CIRCASSIAN CHICKEN IN WALNUT SAUCE
Provided by Marian Burros
Categories dinner, main course
Time 1h30m
Yield 8 appetizer servings
Number Of Ingredients 13
Steps:
- Simmer the large onion, carrots, peppercorns, salt, bay leaves and parsley in 1 1/2 quarts of water for 20 minutes. Add the chicken, and continue simmering for 20 minutes longer, just until the chicken is done. Cool the chicken in the broth.
- Meanwhile, heat the walnut oil over very low heat, stirring in 1 teaspoon of the paprika. Set aside in a warm place.
- Soak the bread in a little water, and squeeze it dry.

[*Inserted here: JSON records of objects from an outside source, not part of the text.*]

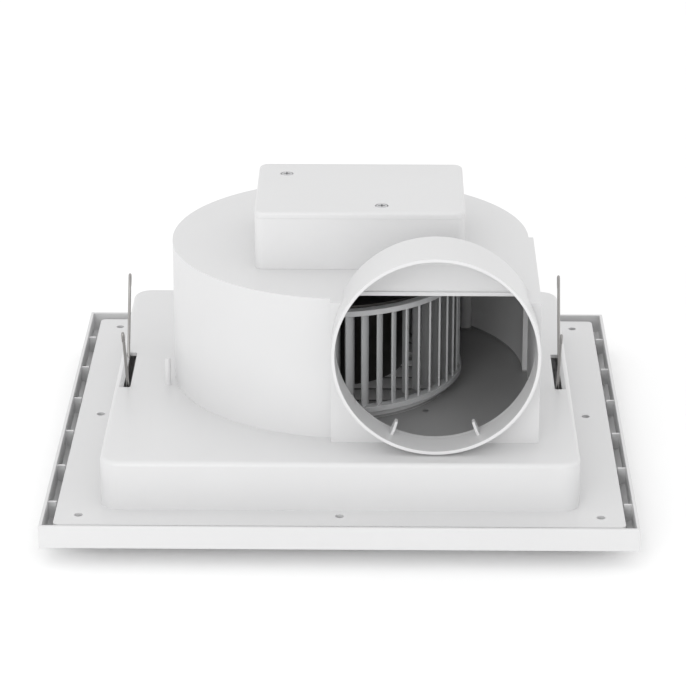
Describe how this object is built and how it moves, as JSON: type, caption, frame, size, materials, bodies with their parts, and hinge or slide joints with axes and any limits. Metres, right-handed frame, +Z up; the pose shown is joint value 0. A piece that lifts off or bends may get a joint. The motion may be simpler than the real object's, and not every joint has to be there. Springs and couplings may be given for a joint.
{
  "type": "bathroom extractor fan",
  "caption": "Square louvred ceiling grille on a raised tray, with a round centrifugal fan casing, a side duct collar, a wiring box on top and wire springs that hold the cover.",
  "frame": {"origin": "middle of the cover's lowest plane, on the surface that the fan stands on with its grille down", "axes": "+Z up, away from the room; the duct collar opens towards -Y and lies off centre towards +X"},
  "size_m": [0.3, 0.3, 0.153],
  "materials": {
    "white_abs": "satin white moulded ABS",
    "wheel_plastic": "light grey moulded plastic",
    "zinc_steel": "black zinc-plated pressed steel",
    "screw_steel": "plated steel",
    "rivet_aluminium": "plain aluminium",
    "spring_steel": "drawn spring wire",
    "stator_steel": "varnished laminations",
    "winding_copper": "enamelled copper wire",
    "bearing_bronze": "oil-filled sintered bronze",
    "terminal_brass": "plain brass",
    "black_rubber": "soft black rubber",
    "capacitor_case": "moulded plastic",
    "terminal_nylon": "natural nylon",
    "gland_nylon": "grey nylon",
    "lead_sleeve": "insulated wire"
  },
  "bodies": {
    "housing": {"bearing_lower": "bearing_bronze", "bearing_upper": "bearing_bronze", "cable_clamp": "white_abs", "cable_gland": "gland_nylon", "capacitor_clip": "zinc_steel", "casing_screws": "screw_steel", "clamp_screws": "screw_steel", "clip_screw": "screw_steel", "duct_collar": "white_abs", "end_shield_lower": "zinc_steel", "end_shield_upper": "zinc_steel", "gland_nut": "gland_nylon", "gland_plate": "white_abs", "housing_tray": "white_abs", "inlet_ring": "white_abs", "inlet_screws": "screw_steel", "lead_grommet": "black_rubber", "lid_screws": "screw_steel", "motor_bracket": "zinc_steel", "motor_leads": "lead_sleeve", "motor_screws": "screw_steel", "rubber_mounts": "black_rubber", "run_capacitor": "capacitor_case", "stator_core": "stator_steel", "stator_windings": "winding_copper", "terminal_block": "terminal_nylon", "terminal_block_screw": "screw_steel", "terminal_box": "white_abs", "terminal_box_lid": "white_abs", "terminal_box_posts": "white_abs", "terminal_box_screws": "screw_steel", "terminal_screws": "terminal_brass", "tie_bolts": "screw_steel", "volute_casing": "white_abs"},
    "rotor": {"impeller_blades": "wheel_plastic", "impeller_rings": "wheel_plastic", "impeller_cup": "zinc_steel", "cage_rivets": "rivet_aluminium", "hub_washer": "screw_steel", "hub_nut": "screw_steel", "motor_shaft": "screw_steel", "rotor_core": "stator_steel"},
    "cover": {"cover_grille": "white_abs", "spring_pins": "screw_steel", "spring_coil_left": "spring_steel", "spring_coil_right": "spring_steel"},
    "spring_arm_left_front": {"spring_arm_left_front": "spring_steel"},
    "spring_arm_left_back": {"spring_arm_left_back": "spring_steel"},
    "spring_arm_right_front": {"spring_arm_right_front": "spring_steel"},
    "spring_arm_right_back": {"spring_arm_right_back": "spring_steel"}
  },
  "joints": [
    {"name": "rotor_spin", "type": "hinge", "parent": "housing", "child": "rotor", "pos_m": [-0.0065, -0.005, 0.083], "axis": [0, 0, 1], "continuous": true},
    {"name": "cover_slide", "type": "slide", "parent": "housing", "child": "cover", "axis": [0, 0, -1], "range_m": [0, 0.04], "stiffness_N_per_m": 300, "springref_m": -0.02},
    {"name": "spring_arm_left_front_swing", "type": "hinge", "parent": "cover", "child": "spring_arm_left_front", "pos_m": [-0.116, 0, 0.0125], "axis": [1, 0, 0], "range_deg": [-20, 0]},
    {"name": "spring_arm_left_back_swing", "type": "hinge", "parent": "cover", "child": "spring_arm_left_back", "pos_m": [-0.116, 0, 0.0125], "axis": [1, 0, 0], "range_deg": [0, 20]},
    {"name": "spring_arm_right_front_swing", "type": "hinge", "parent": "cover", "child": "spring_arm_right_front", "pos_m": [0.116, 0, 0.0125], "axis": [1, 0, 0], "range_deg": [-20, 0]},
    {"name": "spring_arm_right_back_swing", "type": "hinge", "parent": "cover", "child": "spring_arm_right_back", "pos_m": [0.116, 0, 0.0125], "axis": [1, 0, 0], "range_deg": [0, 20]}
  ],
  "couplings": [
    {"joint": "spring_arm_left_front_swing", "follows": "cover_slide", "rad_per_m": -8.4},
    {"joint": "spring_arm_left_back_swing", "follows": "cover_slide", "rad_per_m": 8.4},
    {"joint": "spring_arm_right_front_swing", "follows": "cover_slide", "rad_per_m": -8.4},
    {"joint": "spring_arm_right_back_swing", "follows": "cover_slide", "rad_per_m": 8.4}
  ]
}
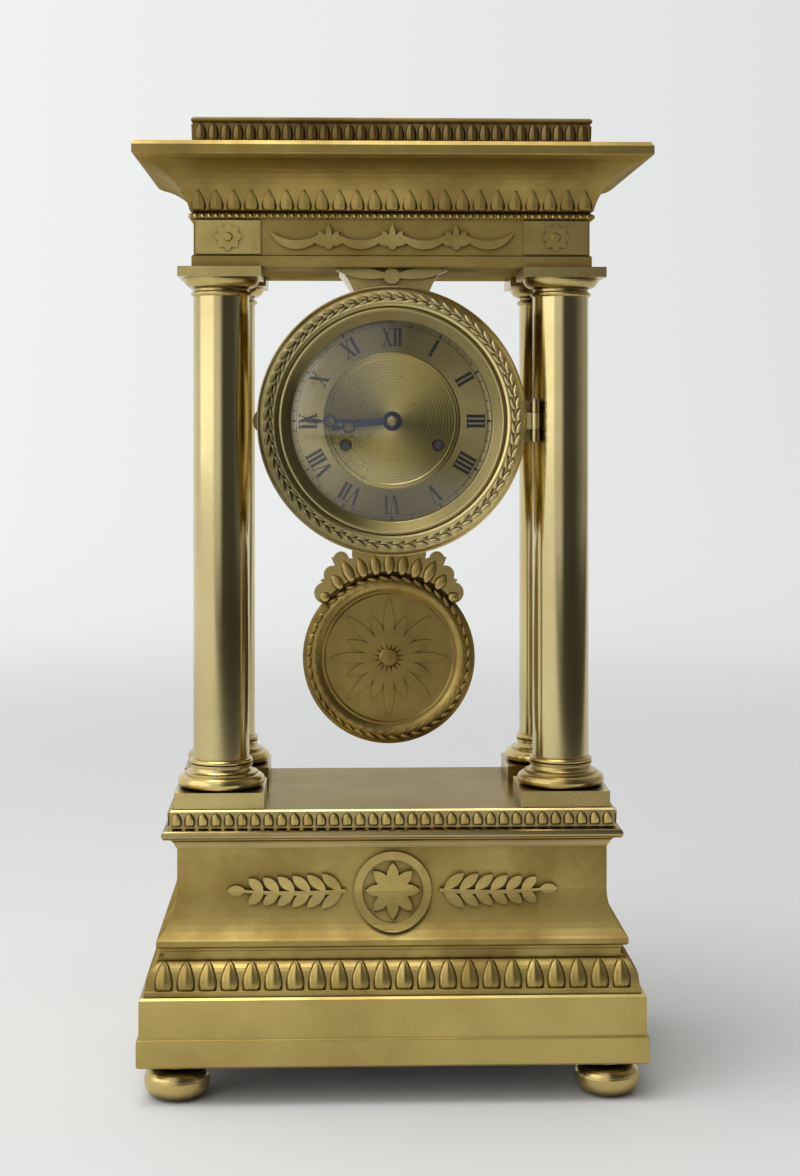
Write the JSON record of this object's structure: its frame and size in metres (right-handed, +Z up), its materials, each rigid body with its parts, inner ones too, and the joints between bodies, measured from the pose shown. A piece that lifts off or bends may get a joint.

- Grind the walnuts in a food processor or blender until fine. Spoon into a large bowl, and set aside.
- When chicken is cool enough to handle, remove from broth; discard skin and bones, and tear meat into bite-size pieces and set aside. Strain the chicken stock, and reserve.
- Crumble the bread into the walnuts. Stir in garlic, 1/2 cup minced onion, 1 tablespoon paprika, cayenne and 2 cups of reserved stock. Mix and process in batches to make smooth paste, using more stock as needed to make a thick sauce of pouring consistency. Season with salt.
- Mix half the sauce with the chicken pieces. Arrange the mixture on a serving platter, and pour the remaining sauce over it. Drizzle with hot walnut-paprika oil. Serve cold or at room temperature.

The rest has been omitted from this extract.